Barriss also was involved in calling in a bomb threat to the Federal Communications Commission in December 2017 to disrupt a vote on net neutrality rules.

"I am deeply grateful to the U.S. Department of Justice, the FBI, local law enforcement, and FCC security officials for their efforts in prosecuting this case and protecting this agency," Chairman Ajit Pai said in a statement. "We will continue working to carry out the mission of the FCC."

Barriss also pleaded guilty to 46 counts in a separate case brought in federal court in Los Angeles. In that case, he had threatened bomb attacks in high schools, universities, shopping malls, and television stations.

Barriss' two co-defendants—Casey Viner, 18, and Shane Gaskill, 20—are awaiting trial.

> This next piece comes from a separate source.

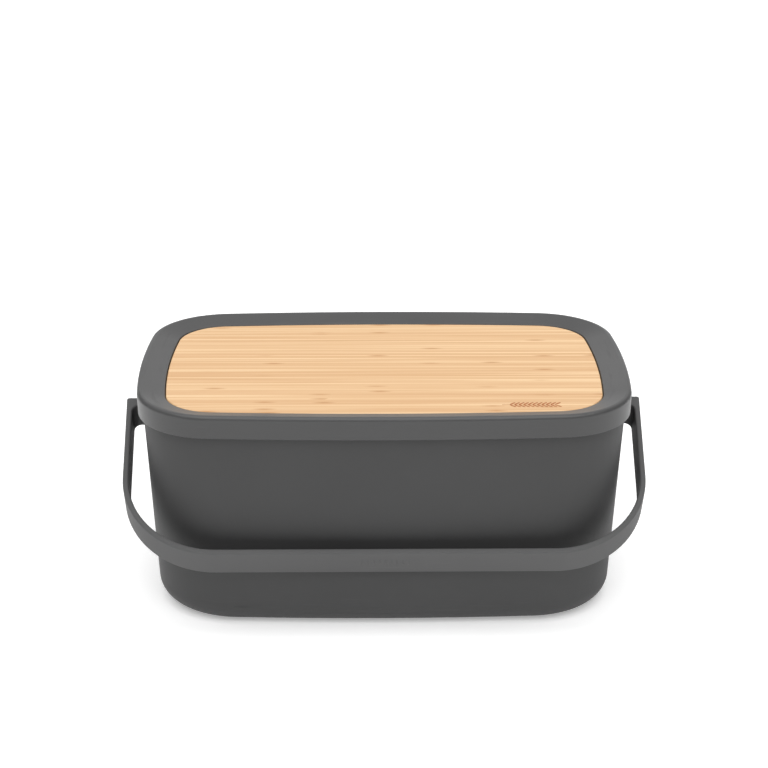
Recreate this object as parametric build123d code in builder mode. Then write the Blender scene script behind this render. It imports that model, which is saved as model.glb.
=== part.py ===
from build123d import *
import os
from math import acos, atan, atan2, cos, degrees, hypot, radians, sin, sqrt

# Bread bin with a lift-off lid, a wooden board let into the lid and a bail handle.
# Origin: centre of the footprint, on the surface that the bin stands on.
# +X runs along the length, the front is towards -Y, +Z is up. Millimetres.

# Lid
lid_length = 370.0
lid_depth = 240.0
lid_corner = 59.0
end_bow = 665.0
side_bow = 2048.0
bin_height = 170.2
crest_width = 4.0
crest_edge = 2.6
dish_drop = 4.2
lip_edge = 0.7
lid_plate = 2.4
skirt_height = 17.0
skirt_draft = 0.6
skirt_wall = 2.2
skirt_edge = 0.8
rib_wall = 1.8
rib_depth = 10.0
rib_clearance = 0.9

# Board let into the lid
board_border = 21.3
board_gap = 0.6
board_step = 0.1
board_thickness = 12.0
board_edge = 1.0
pocket_wall = 2.2
ledge_width = 9.0
ledge_thickness = 2.5

# Board screws
screw_radius = 1.6
screw_head_radius = 3.5
screw_head_height = 2.0
screw_grip = 8.0
screw_hole_clearance = 0.3
long_side_screw_spacing = 100.0

# Tub
rim_inset = 3.5
tub_taper = 8.7
rim_corner = 59.5
base_corner = 64.0
tub_wall = 2.8
tub_floor = 3.0
base_edge = 17.0
rim_edge = 0.8
rim_below_crest = 3.6

# Foot pads
pad_radius = 9.0
pad_thickness = 1.2
pad_chamfer = 0.3
pad_spacing_x = 240.0
pad_spacing_y = 130.0
pad_clearance = 0.2

# Handle
pivot_height = 129.3
strap_width = 25.4
strap_thickness = 4.4
strap_edge = 1.6
handle_lid_gap = 9.3
leg_gap = 12.5
leg_lean = 0.0265
handle_corner = 66.5
hub_half_length = 4.0
hub_fillet = 5.5
hub_corner = 1.8
rest_gap = 0.4

# Handle pivots
pin_radius = 3.5
pin_running_clearance = 0.05
pin_head_radius = 7.5
pin_head_height = 2.2
pin_head_gap = 0.3
pin_grip = 9.0
seat_radius = 12.0
seat_stand = 2.2
inner_seat_stand = 1.6
washer_radius = 9.0
washer_thickness = 1.0
washer_bore_clearance = 0.1
hub_washer_gap = 0.1

# Heights worked out from the sizes above, from the base upwards
rim_height = bin_height - rim_below_crest
skirt_bottom = bin_height - skirt_height
lip_height = bin_height - dish_drop
height_slack = 0.01
board_top = lip_height - board_step
board_bottom = board_top - board_thickness
ledge_bottom = board_bottom - ledge_thickness
rib_bottom = rim_height - rib_depth

# Insets from the lid's outline
pocket_inset = board_border - board_gap
pocket_outer = pocket_inset - pocket_wall
ledge_inner = pocket_inset + ledge_width
rib_inner = rim_inset + tub_wall + rib_clearance + rib_wall


def share(height):
    """Part of the way down from the tub's rim to its base."""
    return (rim_height - height) / rim_height


def tub_half_length(height):
    return lid_length / 2 - rim_inset - tub_taper * share(height)


def tub_half_depth(height):
    return lid_depth / 2 - rim_inset - tub_taper * share(height)


def bowed_rectangle(half_x, half_y, corner, inset=0.0):
    """Rectangle with bowed sides and round corners, each arc tangent to the next."""
    side_radius = side_bow - inset
    end_radius = end_bow - inset
    corner_radius = corner - inset
    side_y = half_y - inset - side_radius
    end_x = half_x - inset - end_radius
    # The corner arc's centre lies where the two circles it rolls inside meet.
    to_side = side_radius - corner_radius
    to_end = end_radius - corner_radius
    apart = hypot(end_x, side_y)
    along = (to_side**2 - to_end**2 + apart**2) / (2 * apart)
    across = sqrt(to_side**2 - along**2)
    unit_x = end_x / apart
    unit_y = -side_y / apart
    corner_x = unit_x * along + unit_y * across
    corner_y = side_y + unit_y * along - unit_x * across
    end_angle = degrees(atan2(corner_y, corner_x - end_x))
    side_angle = degrees(atan2(corner_y - side_y, corner_x))
    turn = side_angle - end_angle
    with BuildLine() as outline:
        CenterArc((end_x, 0), end_radius, -end_angle, 2 * end_angle)
        CenterArc((corner_x, corner_y), corner_radius, end_angle, turn)
        CenterArc((0, side_y), side_radius, side_angle, 180 - 2 * side_angle)
        CenterArc((-corner_x, corner_y), corner_radius, 180 - side_angle, turn)
        CenterArc((-end_x, 0), end_radius, 180 - end_angle, 2 * end_angle)
        CenterArc((-corner_x, -corner_y), corner_radius, 180 + end_angle, turn)
        CenterArc((0, -side_y), side_radius, 180 + side_angle, 180 - 2 * side_angle)
        CenterArc((corner_x, -corner_y), corner_radius, -side_angle, turn)
    make_face(outline.edges())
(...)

According to Barriss' plea, which was not immediately made available, prosecutors added that he "admitted he got involved with Viner and Gaskill after they had a falling out while playing the game Call of Duty online. As a result, Viner, who was in Ohio, asked Barriss, who was in California, to swat Gaskill, who was in Wichita. Gaskill found out Barriss was stalking him and, in messages over the Internet, he dared Barriss to carry out the swat. Gaskill fooled Barriss, however, by claiming to live at 1033 W. McCormick. In fact, Gaskill no longer lived there."

The 25-year-old Californian is scheduled to be sentenced on January 30, 2019, in federal court in Wichita.